RemarkI believe there are ways to solve (a) without (b). One way would be to just forcibly construct the shared word: WLOG let $X$ be shorter than $Y$, so $Y$ both begins and ends in $X$. You can then show that the first letter in $Y$ appears every $d$ letters in $X$ and $Y$, where $d$ is the $\gcd$ of the lengths of $X$ and $Y$. Repeat with the second, third, ..., $d^\text{th}$ letters of $Y$ and you've constructed $Z$. Related problem: https://artofproblemsolving.com/community/c6h91083p532713
Part (c)General idea: perform part (b) repeatedly and keep substituting the results into the remaining equations, each time reducing the number of word-variables. Then, you just need to check that each substitution doesn't render an unused equation "useless", increasing your degrees of freedom.
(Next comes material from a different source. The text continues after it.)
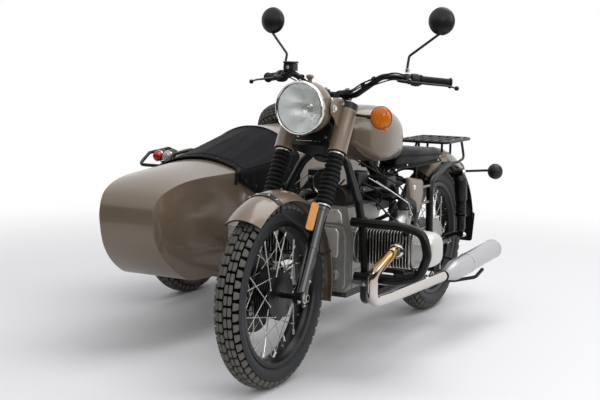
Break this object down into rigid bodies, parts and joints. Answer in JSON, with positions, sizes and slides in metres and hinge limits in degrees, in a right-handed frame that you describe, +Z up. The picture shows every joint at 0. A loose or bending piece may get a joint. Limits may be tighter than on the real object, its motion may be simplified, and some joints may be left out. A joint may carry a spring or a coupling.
{
  "type": "sidecar motorcycle",
  "caption": "Flat-twin motorcycle with a boat-shaped sidecar under a soft cover, wire wheels, block tyres and a spare wheel on the luggage lid.",
  "frame": {"origin": "on the ground, under the middle of the bounding box of the whole outfit", "axes": "+Z up, the motorcycle faces -Y, the rider's left is +X and the sidecar is on the -X side"},
  "size_m": [1.7215, 2.4271, 1.382],
  "materials": {
    "tyre_rubber": "block tread rubber",
    "rim_black": "black enamel",
    "fork_black": "satin black",
    "soft_rubber": "ribbed rubber",
    "body_paint": "satin metallic tan",
    "lamp_glass": "clear ribbed lens",
    "bar_black": "black powder coat",
    "grip_plastic": "moulded black",
    "amber_lens": "amber lens",
    "red_lens": "red lens",
    "cast_alloy": "cast, painted grey",
    "fin_alloy": "cast fins, dark",
    "cover_alloy": "satin casting",
    "chrome_pipe": "bright plated",
    "frame_black": "black enamel",
    "seat_vinyl": "black vinyl",
    "cover_cloth": "black coated cloth"
  },
  "bodies": {
    "outfit": {"main_frame": "frame_black", "engine_guard": "frame_black", "swingarm": "frame_black", "rear_shocks": "frame_black", "engine_block": "cast_alloy", "cylinders": "fin_alloy", "rocker_covers": "cover_alloy", "carburettors": "cast_alloy", "exhaust": "chrome_pipe", "fuel_tank": "body_paint", "seat": "seat_vinyl", "luggage_rack": "frame_black", "rear_fender": "body_paint", "side_panels": "body_paint", "rear_lamps": "red_lens", "footrests": "soft_rubber", "sidecar_tub": "body_paint", "tonneau_cover": "cover_cloth", "sidecar_frame": "frame_black", "sidecar_arm": "frame_black", "sidecar_fender": "body_paint", "sidecar_lamps": "red_lens", "fender_guard": "frame_black"},
    "steering": {"fork_legs": "fork_black", "fork_gaiters": "soft_rubber", "fork_yokes": "fork_black", "fork_shrouds": "body_paint", "headlamp_shell": "body_paint", "headlamp_glass": "lamp_glass", "handlebar": "bar_black", "hand_controls": "grip_plastic", "mirrors": "bar_black", "front_fender": "body_paint", "front_indicators": "amber_lens", "brake_caliper": "cast_alloy"},
    "front_wheel": {"front_tyre": "tyre_rubber", "front_rim": "rim_black"},
    "rear_wheel": {"rear_tyre": "tyre_rubber", "rear_rim": "rim_black"},
    "sidecar_wheel": {"sidecar_tyre": "tyre_rubber", "sidecar_rim": "rim_black"},
    "luggage_lid": {"trunk_lid": "body_paint", "spare_tyre": "tyre_rubber", "spare_rim": "rim_black"},
    "stand": {"centre_stand": "frame_black"}
  },
  "joints": [
    {"name": "steering_head", "type": "hinge", "parent": "outfit", "child": "steering", "pos_m": [0.385, -0.44468, 0.9], "axis": [0, 0.4848, 0.8746], "range_deg": [-30, 30]},
    {"name": "front_axle", "type": "hinge", "parent": "steering", "child": "front_wheel", "pos_m": [0.385, -0.874, 0.34], "axis": [1, 0, 0], "continuous": true},
    {"name": "rear_axle", "type": "hinge", "parent": "outfit", "child": "rear_wheel", "pos_m": [0.385, 0.616, 0.34], "axis": [1, 0, 0], "continuous": true},
    {"name": "sidecar_axle", "type": "hinge", "parent": "outfit", "child": "sidecar_wheel", "pos_m": [-0.78, 0.341, 0.34], "axis": [1, 0, 0], "continuous": true},
    {"name": "lid_hinge", "type": "hinge", "parent": "outfit", "child": "luggage_lid", "pos_m": [-0.335, 1.18965, 0.52723], "axis": [-1, 0, 0], "range_deg": [0, 75]},
    {"name": "stand_pivot", "type": "hinge", "parent": "outfit", "child": "stand", "pos_m": [0.385, 0.126, 0.214], "axis": [-1, 0, 0], "range_deg": [0, 95]}
  ]
}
Consider a spanning tree of each component of $G$; WLOG delete all equations whose edges are not in a spanning tree. Now there are $n-c$ edges in total, so $n-c$ remaining equations.
Pick one of the equations (involving, say, $W_1,\ldots,W_k$) and perform the algorithm from part (b) on it. This lets you express $W_1,\ldots,W_k$ in terms of fewer words, say $W_1',\ldots,W_{k-1}'$. We want to see how this affects $G$.
We can group the vertices of $G$ into $k$ groups: one group for the vertices representing words which, after the substitution, become expressed in the form $\ldots W_i'$ for each $1\leq i \leq k-1$, and one group for the remaining vertices. We want to construct a graph $G'$ that corresponds to the situation after all the $W_1,\ldots,W_k$ have been replaced by all the $W_1',\ldots,W_{k-1}'$; this graph will have $k-1$ vertices representing the words $W_1',\ldots,W_{k-1}'$, as well as $n-k$ vertices representing the unaffected words in the last group. It suffices to show that the number of components of $G'$ is at most $c$.
Let's look at edges that join two vertices from two different groups in $G$, say the groups corresponding to $W_i'$ and $W_j'$. Then the equation this edge represents will become $\ldots W_i' = \ldots W_j'$ after substitution, which means that there will be an edge drawn between the vertices representing $W_i'$ and $W_j'$ in $G'$.
Now, we will show that each group contains at least one vertex. Let's look at the algorithm again. Suppose we start by writing "$W_1=W_1$, ..., $W_k=W_k$" on a whiteboard and update it as each substitution $W=XY$ is made (so after the first substitution, one of the equations becomes $W_i=W_i'W_j$). Note that until the process terminates, there will always be $k$ distinct terms on all the RHSs; after it terminates, there will be $k-1$, which are the $W_1',\ldots,W_k'$.
We claim that after the first substitution, all but one of the $k$ existing terms on the RHSs is the last term in at least one of the equations; the last remaining term will be the rightmost word on one side of the equation after cancellations are made (for example, after the first substitution $W_i=W_i'W_j$ is made, this word in concern is $W_i'$). It suffices to show that each successive substitution-cancellation step maintains this condition; call the one special word $W^*$.
Now, given some equation $\ldots W^* = \ldots W$, we either make the substitution $W^* = (W^*)'W$, or $W = W' W^*$. In the first case, all words on the RHSs remain the last term in the expression of some $W_i$, except for $(W^*)'$, which, after cancelling $W$ from both sides, is the rightmost term of one of the sides, and the condition is met. In the other case, $W^*$ becomes the last term of one of the expressions on the whiteboard (the one that $W$ was formerly the last term of), while $W'$ takes the place of $W^*$ after cancellation.
In the final step, we are equating $W^*$, which is not the last term of any of the expressions on the whiteboard, with some other $W$, which is. Thus, in the end, all the $n-1$ new words $W_1',\ldots,W_{k-1}'$ are the rightmost terms in the expression of at least one $W_i$ (and in fact, the only repeat occurs between the expressions of $W_i$ and $W_j$, i.e. those involved in the first step).
This means that each group actually only contains one vertex, except for one group, which contains two (the two representing $W_i$ and $W_j$). This means that the new graph $G'$ is identical to the original $G$, except that the two vertices representing $W_i$ and $W_j$ are merged into one new vertex, and everything joined to either of them (this is an exclusive either, otherwise $G$ has a cycle) is joined to this new vertex.
This does not change the number of components of the graph, and so, repeating this process, we eventually get $c$ isolated vertices (as the number of edges is strictly decreasing). Reversing the substitutions as before, we can express the $n$ words in terms of $c$ words.